Opinion
CR-20-50242-PHX-SPL
09-09-2022
ORDER
HONORABLE STEVEN P. LOGAN, DISTRICT JUDGE
Before the Court is Defendant Curtis L. Morris's Motion for Reconsideration (Doc. 9), in which he asks the Court to reconsider its Order (Doc. 8) denying his Motion for Early Termination of Supervised Release (Doc. 2).
“Courts have held that motions for reconsideration in criminal cases are governed by the rules that govern equivalent motions in civil proceedings.” United States v. Krug, No. CR 09-01148-MMM, 2012 WL 12973474, at *1 (C.D. Cal. Oct. 24, 2012). Civil rules allow for reconsideration based on newly discovered evidence, clear error, an intervening change in the controlling law, mistake, inadvertence, surprise, excusable neglect, fraud, misrepresentation, misconduct, or any other reason that justifies relief. See Sch. Dist. No. 1J, Multnomah Cty. v. ACandS, Inc., 5 F.3d 1255, 1263 (9th Cir. 1993); Fed.R.Civ.P. 59 & 60.

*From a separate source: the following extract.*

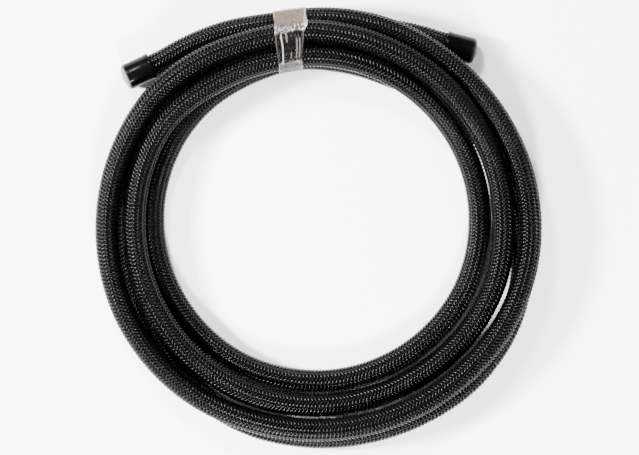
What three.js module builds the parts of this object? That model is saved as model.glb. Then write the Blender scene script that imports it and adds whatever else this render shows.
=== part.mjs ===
// Coil of braided fuel hose with a dust cap on each end and one band of clear tape.
//
// Millimetres, +Z up. The coil lies flat on the floor at z = 0, its axis upright. Seen from above,
// +X is right and +Y is the side with the tape. The hose starts at the left cap, passes under the
// tape, makes three turns side by side in the upper layer from the outside in, drops into the lower
// layer and makes one more turn beneath them, from the inside out, to the right cap.

import * as THREE from 'three';

// Hose.
const hoseDiameter = 14;
const hoseRadius = hoseDiameter / 2;
const hoseSides = 12;
const hoseStep = 2 * hoseDiameter;

// Coil: three turns side by side in the upper layer, a narrow gap apart.
const coilMeanRadius = 111.25;
const coilTurns = 3;
const laneGap = 1.2;
const lanePitch = hoseDiameter + laneGap;
const outerLane = (coilTurns - 1) / 2;
const grooveAngle = 25;
const coilSegments = 60;
const laneArcStep = 30;

// Gap left between pieces that touch.
const touchGap = 0.3;

// Tape band round the bundle: width along the hose, thickness of its layers, place round the coil.
const tapeWidth = 19;
const tapeThickness = 0.5;
const tapeAzimuth = 98.4;
const tapeCorner = hoseRadius;

// Dust caps.
const capWall = 0.7;
const capLength = 18;
const capEndThickness = 1.5;
const capRim = 1.5;
const capSegments = 24;

// Heights of the two layers. The tape passes under the bundle and lifts it off the floor.
const tapeLift = tapeThickness + touchGap;
const floorLayer = hoseRadius;
const tapedLayer = tapeLift + hoseRadius;
const coilLayer = tapedLayer + hoseDiameter + touchGap;
const capRadius = hoseRadius + touchGap + capWall;
const cappedLayer = capRadius;

// Routes of the hose where it isn't coiled, as [lane, azimuth, height]. Lane 0 is under the middle turn
// of the coil, -1 under the innermost and 1 under the outermost.
const underRunRoute = [
  [-1, 136, tapedLayer],
  [-1, 124, tapedLayer],
  [-1, 111, tapedLayer],
  [-1, 98, tapedLayer],
  [-1, 84, tapedLayer],
  [-0.84, 67, floorLayer],
  [-0.51, 50, floorLayer],
  [-0.12, 34, floorLayer],
  [0.34, 18, floorLayer],
  [0.8, 2, floorLayer],
  [1.15, -14, floorLayer],
  [1.35, -30, floorLayer],
  [1.4, -46, floorLayer],
  [1.3, -62, floorLayer],
  [1.21, -78, floorLayer],
  [1.15, -94, floorLayer],
  [1.06, -110, floorLayer],
  [0.72, -126, floorLayer],
  [0.24, -142, floorLayer],
  [0.02, -158, floorLayer],
  [0, -174, floorLayer],
  [0, -190, floorLayer],
  [0, -206, floorLayer],
  [0, -222, floorLayer],
  [0, -236, floorLayer],
  [0, -249, tapedLayer],
  [0, -262, tapedLayer],
  [0.05, -273, tapedLayer],
  [0.4, -284, tapedLayer],
  [0.86, -294, tapedLayer],
];
const tailLeftRoute = [
  [1, 92, tapedLayer],
  [1, 98, tapedLayer],
  [1, 106, tapedLayer],
  [1.05, 115, tapedLayer],
  [1.3, 126, tapedLayer],
];

// Each cap: lane and azimuth of the middle of its open rim, and the heading of the hose's end there.
const rightCapPlace = { lane: 1.38, azimuth: 54.2, heading: -14.3 };
const leftCapPlace = { lane: 1.68, azimuth: 136.4, heading: 204.3 };
const straightAtCap = 6;

const radians = THREE.MathUtils.degToRad;

function laneRadius(lane) {
  return coilMeanRadius + lane * lanePitch;
}

function lanePoint([lane, azimuth, height]) {
  const angle = radians(azimuth);
  return new THREE.Vector3(laneRadius(lane) * Math.cos(angle), laneRadius(lane) * Math.sin(angle), height);
}

// Point on the cap's axis, a distance out from its open rim.
function capPoint(place, outward) {
  const heading = radians(place.heading);
  const point = lanePoint([place.lane, place.azimuth, cappedLayer]);
  return point.add(new THREE.Vector3(outward * Math.cos(heading), outward * Math.sin(heading), 0));
}

// The straight end of the hose inside a cap, from just before the rim to the gap under the cap's end.
function cappedEnd(place) {
  const hoseEnd = capLength - capEndThickness - touchGap;
  return [-straightAtCap, hoseEnd / 2, hoseEnd].map((outward) => capPoint(place, outward));
}

function hoseMaterial() {
  return new THREE.MeshStandardMaterial({ color: 0x17171a, roughness: 0.42, metalness: 0 });
}

function capMaterial() {
  return new THREE.MeshStandardMaterial({ color: 0x0b0b0c, roughness: 0.25, metalness: 0 });
}

function tapeMaterial() {
  return new THREE.MeshStandardMaterial({ color: 0xd9d6cf, roughness: 0.3, metalness: 0 });
}

// A stretch of hose along a route, in straight steps.
function hoseTube(name, points) {
  const route = new THREE.CatmullRomCurve3(points, false, 'centripetal');
  const section = new THREE.Shape();
  for (let side = 0; side < hoseSides; side += 1) {
    const angle = (2 * Math.PI * side) / hoseSides;
    const corner = [hoseRadius * Math.cos(angle), hoseRadius * Math.sin(angle)];
    if (side === 0) section.moveTo(...corner);
    else section.lineTo(...corner);
  }
  section.closePath();
  const steps = Math.round(route.getLength() / hoseStep);
  const geometry = new THREE.ExtrudeGeometry(section, { steps, extrudePath: route, bevelEnabled: false });
  const mesh = new THREE.Mesh(geometry, hoseMaterial());
  mesh.name = name;
  return mesh;
}

// Points on one lane's round section, between two angles counted from its outer side.
function laneArc(lane, fromAngle, toAngle) {
  const count = Math.round(Math.abs(toAngle - fromAngle) / laneArcStep);
  const points = [];
  for (let index = 0; index <= count; index += 1) {
    const angle = radians(fromAngle + ((toAngle - fromAngle) * index) / count);
    const outward = laneRadius(lane) + hoseRadius * Math.cos(angle);
    points.push(new THREE.Vector2(outward, hoseRadius * Math.sin(angle)));
  }
  return points;
}

// The ring of side by side turns: each turn is a round ridge on both faces, with a groove between.
function makeCoil() {
  const under = [];
  const over = [];
  for (let lane = outerLane; lane >= -outerLane; lane -= 1) {
    const outerStop = lane === outerLane ? 0 : grooveAngle;
    const innerStop = lane === -outerLane ? 180 : 180 - grooveAngle;
    over.push(...laneArc(lane, outerStop, innerStop));
    under.push(...laneArc(lane, -outerStop, -innerStop));
  }
  const backUnder = under.slice(1, -1).reverse();
  const profile = [...over, ...backUnder, over[0].clone()];
  const geometry = new THREE.LatheGeometry(profile, coilSegments);
  const mesh = new THREE.Mesh(geometry, hoseMaterial());
  mesh.name = 'hose_coil';
  mesh.rotation.x = Math.PI / 2;
  mesh.position.z = coilLayer;
  return mesh;
}

// A cup with a rounded rim round its flat end, turned so that its open rim faces the coil.
function makeCap(name, place) {
  const innerRadius = hoseRadius + touchGap;
  const profile = [new THREE.Vector2(0, capLength)];
  const rimSteps = 3;
  for (let step = 0; step <= rimSteps; step += 1) {
    const angle = (Math.PI / 2) * (1 - step / rimSteps);
    profile.push(new THREE.Vector2(
      capRadius - capRim + capRim * Math.cos(angle),
      capLength - capRim + capRim * Math.sin(angle),
    ));
  }
  profile.push(
    new THREE.Vector2(capRadius, 0),
    new THREE.Vector2(innerRadius, 0),
    new THREE.Vector2(innerRadius, capLength - capEndThickness),
    new THREE.Vector2(0, capLength - capEndThickness),
  );
  const geometry = new THREE.LatheGeometry(profile.reverse(), capSegments);
  const mesh = new THREE.Mesh(geometry, capMaterial());
  mesh.name = name;
  const outward = capPoint(place, 1).sub(capPoint(place, 0));
  mesh.quaternion.setFromUnitVectors(new THREE.Vector3(0, 1, 0), outward);
  mesh.position.copy(capPoint(place, 0));
  return mesh;
}

// Rectangle with round corners, from its four sides.
function roundedOutline(Outline, left, right, bottom, top, corner) {
  const outline = new Outline();
  outline.absarc(right - corner, bottom + corner, corner, -Math.PI / 2, 0);
  outline.absarc(right - corner, top - corner, corner, 0, Math.PI / 2);
  outline.absarc(left + corner, top - corner, corner, Math.PI / 2, Math.PI);
  outline.absarc(left + corner, bottom + corner, corner, Math.PI, 1.5 * Math.PI);
  outline.closePath();
  return outline;
}

// Closed band round both layers, its width along the hose. The innermost strand bends away within the
// band's width, so the band's inner side keeps clear of the most that one straight step leans there.
function makeTape() {
  const innermost = laneRadius(-outerLane) - hoseRadius;
  const stepLean = (tapeWidth / 2) * (hoseStep / (2 * innermost));
  const near = innermost - stepLean - touchGap;
  const far = laneRadius(outerLane) + hoseRadius + touchGap;
  const top = coilLayer + hoseRadius + touchGap;
  const outline = roundedOutline(
    THREE.Shape, near - tapeThickness, far + tapeThickness, 0, top + tapeThickness, tapeCorner + tapeThickness,
  );
  outline.holes.push(roundedOutline(THREE.Path, near, far, tapeThickness, top, tapeCorner));
  const geometry = new THREE.ExtrudeGeometry(outline, {
    depth: tapeWidth,
    bevelEnabled: false,
    curveSegments: 5,
  });
  geometry.translate(0, 0, -tapeWidth / 2);
  geometry.rotateX(Math.PI / 2);
  const mesh = new THREE.Mesh(geometry, tapeMaterial());
  mesh.name = 'tape_band';
  mesh.rotation.z = radians(tapeAzimuth);
  return mesh;
}

// The whole coil, moved so that the middle of its box stands over the origin.
function makeHose() {
  const model = new THREE.Group();
  model.add(
    makeCoil(),
    hoseTube('hose_under_run', [...underRunRoute.map(lanePoint), ...cappedEnd(rightCapPlace)]),
    hoseTube('hose_tail_left', [...tailLeftRoute.map(lanePoint), ...cappedEnd(leftCapPlace)]),
    makeCap('end_cap_right', rightCapPlace),
    makeCap('end_cap_left', leftCapPlace),
    makeTape(),
  );
  const box = new THREE.Box3().setFromObject(model, true);
  const middle = box.getCenter(new THREE.Vector3());
  model.position.set(-middle.x, -middle.y, -box.min.z);
  const group = new THREE.Group();
  group.add(model);
  return group;
}

export default makeHose();
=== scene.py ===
"""Looks for a coil of braided fuel hose: braid, dust caps, tape band, light and camera.

Metres, +Z up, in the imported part's own frame. The hose is one continuous length. It starts under the
left dust cap, makes three turns side by side from the outside in and one more beneath them from the
inside out, and ends under the right cap. A band of clear tape holds the five strands in a round bundle.
"""
from __future__ import annotations

import logging
import math
from dataclasses import dataclass, field
from enum import Enum
from functools import partial
from operator import mul
from typing import Any, Sequence

import bmesh
import bpy
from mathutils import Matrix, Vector, noise


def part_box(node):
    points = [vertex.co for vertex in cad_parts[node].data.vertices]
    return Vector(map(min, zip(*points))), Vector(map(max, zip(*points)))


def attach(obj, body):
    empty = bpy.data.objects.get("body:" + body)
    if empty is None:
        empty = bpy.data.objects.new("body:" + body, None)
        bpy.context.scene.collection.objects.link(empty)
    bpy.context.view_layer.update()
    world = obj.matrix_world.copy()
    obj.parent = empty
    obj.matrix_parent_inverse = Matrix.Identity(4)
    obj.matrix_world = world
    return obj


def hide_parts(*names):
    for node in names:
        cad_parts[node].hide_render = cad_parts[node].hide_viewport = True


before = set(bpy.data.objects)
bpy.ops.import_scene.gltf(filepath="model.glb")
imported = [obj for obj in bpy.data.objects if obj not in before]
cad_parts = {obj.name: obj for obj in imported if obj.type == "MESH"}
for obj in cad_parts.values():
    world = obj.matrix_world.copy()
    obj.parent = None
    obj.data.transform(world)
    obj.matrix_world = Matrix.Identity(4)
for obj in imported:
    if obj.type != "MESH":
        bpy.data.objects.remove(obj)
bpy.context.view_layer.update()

LOG = logging.getLogger("braided_hose")
MM = 0.001
Station = tuple[float, float, float]
Socket = bpy.types.NodeSocket
Tree = bpy.types.NodeTree
Material = bpy.types.Material
Mesh = bpy.types.Mesh
Item = bpy.types.Object


class Hand(Enum):
    """Which way a braid strand winds round the hose."""

    RIGHT = 1.0
    LEFT = -1.0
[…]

No such reason is present here. The Court declined to terminate Defendant's supervised release because he still owes more than $1.3 million in restitution. (Doc. 8). Defendant argues that the restitution balance does not itself justify continued supervised release, but the Court's Order cited Ninth Circuit case law to the contrary. See United States v. Oak, 398 Fed.Appx. 274, 274-75 (9th Cir. 2010) (finding that the district court properly based its decision to deny early termination of supervised release “upon the finding that [the defendant] still owes more than $200,000 in restitution”). Defendant further argues that there is no evidence that he would discontinue payments if the Court were to terminate his supervised release early and that in any event, he will still owe most of his restitution balance when his term of supervised release ends in about 15 months. But that is not the standard for termination; rather, the Court must consider whether termination of supervised release “is warranted by the conduct of the defendant released and the interest of justice.” 18 U.S.C. § 3583(e). After carefully considering the circumstances of this case and the relevant sentencing factors as required by the statute, particularly “the need to provide restitution to any victims of the offense,” id. § 3553(a)(7), the Court concluded, in its discretion, that justice would not be served by terminating Defendant's supervised release. See United States v. Emmett, 749 F.3d 817, 819 (9th Cir. 2014) (“The expansive phrases ‘conduct of the defendant' and ‘interest of justice' make clear that a district court enjoys discretion to consider a wide range of circumstances when determining whether to grant early termination.”) While the Court applauds Defendant's history of compliance with the terms of his supervised release, Defendant has not presented any new evidence or shown any clear error, mistake, or any other grounds for reconsideration. Accordingly, IT IS ORDERED that Defendant's Motion for Reconsideration (Doc. 9) is denied.